Friedman and his apologists continue to miss the forest for the trees. Indicative of this is what appears to be “The Other Arab Awakening’s” most humourous blunder. One example of the increasing accountability that Friedman is so excited about is the embarrassment of an Emirati official who was caught beating an Indian man after a minor traffic accident, with an agal no less. It is unclear what point Friedman wants to make with the alleged “embarrassment”. However, while he didn’t link the video to his article, it appears to be the same video referenced in the other New York Times article above, in which it was pointed out that the man who uploaded the video faces jail time himself. If this is the case, it isn’t just sloppy journalism on Friedman’s part, but a continuous mistaking of strategic censorship for measured increases in freedom.
To be fair, Friedman goes beyond social media references to point out that Dubai has implemented “Key Performance Indicators, or KPIs.” It is implied that these 3,600 KPIs, which Friedman reports are all tracked by Sheikh Mohammed bin Rashid on an “iPad dashboard”, will somehow lead to greater public accountability. The reason being is that the programme will result in a monthly ranking of ministries by how much they’ve progressed towards their KPIs in addition to an annual public report. The impact of this programme in “democratising” the Gulf seems dubious at best, but Friedman assures us that “you don’t want to be at the bottom [of that list]”. That this is seen as the start of real public accountability is perplexing. It is in the best interest of the government to have a successful country, so long as the larger economic arrangement remains unchanged. I have no doubt that there is a growing segment of Gulf Arabs unsatisfied with being placated by subsidies, but the reforms Friedman is keen to point out as representative of a move away from such tactics are really just “subsidies” under a different name.
The point here is not simply to rake Friedman’s writing over coals.
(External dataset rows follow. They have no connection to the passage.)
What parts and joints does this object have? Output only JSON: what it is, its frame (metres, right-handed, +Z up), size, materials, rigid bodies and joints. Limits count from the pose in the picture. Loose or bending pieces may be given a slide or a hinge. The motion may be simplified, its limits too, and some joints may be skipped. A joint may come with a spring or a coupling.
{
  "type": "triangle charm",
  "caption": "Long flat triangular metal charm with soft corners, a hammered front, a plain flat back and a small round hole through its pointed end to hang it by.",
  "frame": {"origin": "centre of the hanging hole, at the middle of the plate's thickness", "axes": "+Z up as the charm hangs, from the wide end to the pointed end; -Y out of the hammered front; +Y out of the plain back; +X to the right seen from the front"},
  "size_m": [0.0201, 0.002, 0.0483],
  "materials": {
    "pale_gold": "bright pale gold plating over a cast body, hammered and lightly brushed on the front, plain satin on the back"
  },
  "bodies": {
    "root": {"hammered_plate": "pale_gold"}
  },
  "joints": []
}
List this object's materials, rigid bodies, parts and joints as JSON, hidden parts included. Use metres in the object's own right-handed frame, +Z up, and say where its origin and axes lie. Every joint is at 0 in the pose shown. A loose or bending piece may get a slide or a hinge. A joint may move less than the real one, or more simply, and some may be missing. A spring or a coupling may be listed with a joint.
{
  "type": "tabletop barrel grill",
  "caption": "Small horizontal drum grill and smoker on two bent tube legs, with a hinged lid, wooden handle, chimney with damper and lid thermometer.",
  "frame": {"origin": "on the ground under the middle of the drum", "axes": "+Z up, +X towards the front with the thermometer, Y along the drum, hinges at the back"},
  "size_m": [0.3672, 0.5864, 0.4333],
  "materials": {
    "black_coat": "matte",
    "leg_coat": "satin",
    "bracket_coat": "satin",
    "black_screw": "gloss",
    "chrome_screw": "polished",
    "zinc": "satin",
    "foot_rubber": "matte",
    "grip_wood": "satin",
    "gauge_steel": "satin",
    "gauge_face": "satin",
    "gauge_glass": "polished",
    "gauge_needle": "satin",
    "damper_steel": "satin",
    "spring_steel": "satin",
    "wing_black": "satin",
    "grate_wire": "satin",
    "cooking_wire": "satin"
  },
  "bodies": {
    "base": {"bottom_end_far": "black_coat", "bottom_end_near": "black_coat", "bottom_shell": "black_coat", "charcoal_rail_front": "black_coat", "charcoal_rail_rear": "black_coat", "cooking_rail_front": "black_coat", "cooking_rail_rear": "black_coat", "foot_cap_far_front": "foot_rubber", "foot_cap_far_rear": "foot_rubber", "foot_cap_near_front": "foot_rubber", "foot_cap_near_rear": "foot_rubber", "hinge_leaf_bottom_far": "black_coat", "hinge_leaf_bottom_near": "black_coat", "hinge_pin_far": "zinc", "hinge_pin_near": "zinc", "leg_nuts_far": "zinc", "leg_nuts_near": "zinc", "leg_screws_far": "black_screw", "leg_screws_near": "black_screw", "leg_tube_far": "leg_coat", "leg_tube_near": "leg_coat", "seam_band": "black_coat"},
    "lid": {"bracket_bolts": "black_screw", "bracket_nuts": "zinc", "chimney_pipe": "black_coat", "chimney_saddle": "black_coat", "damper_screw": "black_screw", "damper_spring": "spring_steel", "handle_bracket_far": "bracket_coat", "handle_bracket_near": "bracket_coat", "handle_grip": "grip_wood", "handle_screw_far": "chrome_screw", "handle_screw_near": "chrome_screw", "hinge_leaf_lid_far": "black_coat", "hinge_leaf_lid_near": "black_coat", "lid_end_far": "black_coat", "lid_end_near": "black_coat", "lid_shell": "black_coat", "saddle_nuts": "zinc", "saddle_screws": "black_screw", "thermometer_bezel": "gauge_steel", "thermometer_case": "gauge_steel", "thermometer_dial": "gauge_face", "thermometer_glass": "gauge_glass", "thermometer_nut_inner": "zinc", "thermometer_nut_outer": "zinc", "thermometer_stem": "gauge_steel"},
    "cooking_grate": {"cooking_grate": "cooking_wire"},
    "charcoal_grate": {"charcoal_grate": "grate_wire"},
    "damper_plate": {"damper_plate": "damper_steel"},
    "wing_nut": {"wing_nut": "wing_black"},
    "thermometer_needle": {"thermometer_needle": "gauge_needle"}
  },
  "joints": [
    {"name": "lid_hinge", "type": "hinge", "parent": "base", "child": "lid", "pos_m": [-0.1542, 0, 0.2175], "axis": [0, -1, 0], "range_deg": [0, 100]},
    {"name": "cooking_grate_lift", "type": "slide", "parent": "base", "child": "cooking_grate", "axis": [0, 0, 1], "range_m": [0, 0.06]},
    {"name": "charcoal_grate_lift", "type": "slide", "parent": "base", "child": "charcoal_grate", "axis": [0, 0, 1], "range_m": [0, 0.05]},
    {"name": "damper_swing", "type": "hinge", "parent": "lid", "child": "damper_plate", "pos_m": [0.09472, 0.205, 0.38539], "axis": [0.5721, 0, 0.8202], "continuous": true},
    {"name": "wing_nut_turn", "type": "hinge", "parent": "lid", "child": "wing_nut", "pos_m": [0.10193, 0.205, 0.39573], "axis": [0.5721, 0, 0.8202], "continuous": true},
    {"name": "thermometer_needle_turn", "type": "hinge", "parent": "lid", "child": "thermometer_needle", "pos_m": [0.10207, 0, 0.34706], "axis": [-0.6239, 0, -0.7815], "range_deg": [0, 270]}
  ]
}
The danger in his work is much worse than the stylistic idiosyncrasies of a blundering neoliberal. The problem is not just that the so called “evolution” of Gulf monarchies into progressively more democratic states is overstated at best, it is that these very evolutions he points out are more likely calculated means of giving the illusion of free speech. He has fallen for the red herring used time and time again by suppressive regimes: give people a few audacious critics to applaud, then pundits can point to this and say: “Look, they leave those journalists alone, surely this is the sign of real progress. After all, now they have (some) free speech!” All the while, the regime carries on without much shift in power.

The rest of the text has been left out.